Compte rendu par Nora Seni du roman « Portrait du poète en salaud » de Nicolas Elias, Les Argonautes, février 2025
« La quatrième de couverture du roman de Nicolas Elias annonce le sujet : « Un jeune écrivain amorce une biographie de Nâzım Hikmet, le plus célèbre des poètes turcs, chantre de l’amour et du communisme, afin d’en écorner le mythe ».
Ici le mot écorner est un euphémisme. Au jeune biographe de Hikmet Nicolas Elias fait détricoter avec ironie et une calme jubilation les fils qui ont tissé la légende de Hikmet. Il lui fait afficher une distance goguenarde avec son objet, le poète turc, minimisant l’intérêt littéraire ou existentiel qui l’aurait incité à entreprendre cette biographie…Je ne prétends pas, dit le locuteur, « à une œuvre magistrale, non, plutôt à un opuscule que je compte expédier dans l’année et qui me rapportera de quoi voir venir. »
Le biographe prévient, ce qu’il appelle son opuscule sera de modeste voilure, et qu’on ne vienne pas lui chercher noise comme s’il avait promis une œuvre d’envergure.
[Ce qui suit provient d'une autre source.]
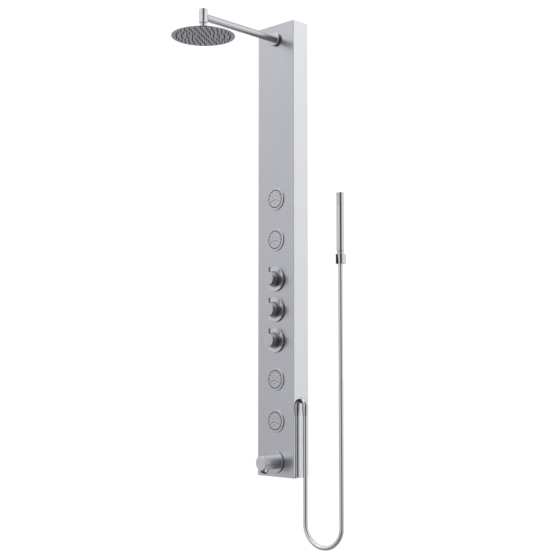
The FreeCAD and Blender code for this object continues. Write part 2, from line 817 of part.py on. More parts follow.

Cependant Elias conduit son affaire de main de maître, déployant une prose virtuose, nerveuse comme on le dit d’une automobile, avec un sens de la formule dont il régale le lecteur. Hikmet n’est pas la seule cible des sarcasmes du biographe, celui-ci égratigne au passage les acteurs qui en ont fait un grand homme : « Ah, les Parisiens et leurs génies, les communistes et leurs grands hommes, l’humanisme radieux, s’ils pouvaient s’étouffer avec, tous autant qu’ils sont. De ce fantasme éculé la dernière guerre nous a enseigné le prix sans nous en faire passer le goût ».
La défaillance de Hikmet en tant que père -il abandonne son fils- révulse le locuteur plus que toute autre lâcheté. Il faut dire qu’il est lui-même en train d’être père et le manquement du poète à sa responsabilité de géniteur le condamne irrévocablement à ses yeux.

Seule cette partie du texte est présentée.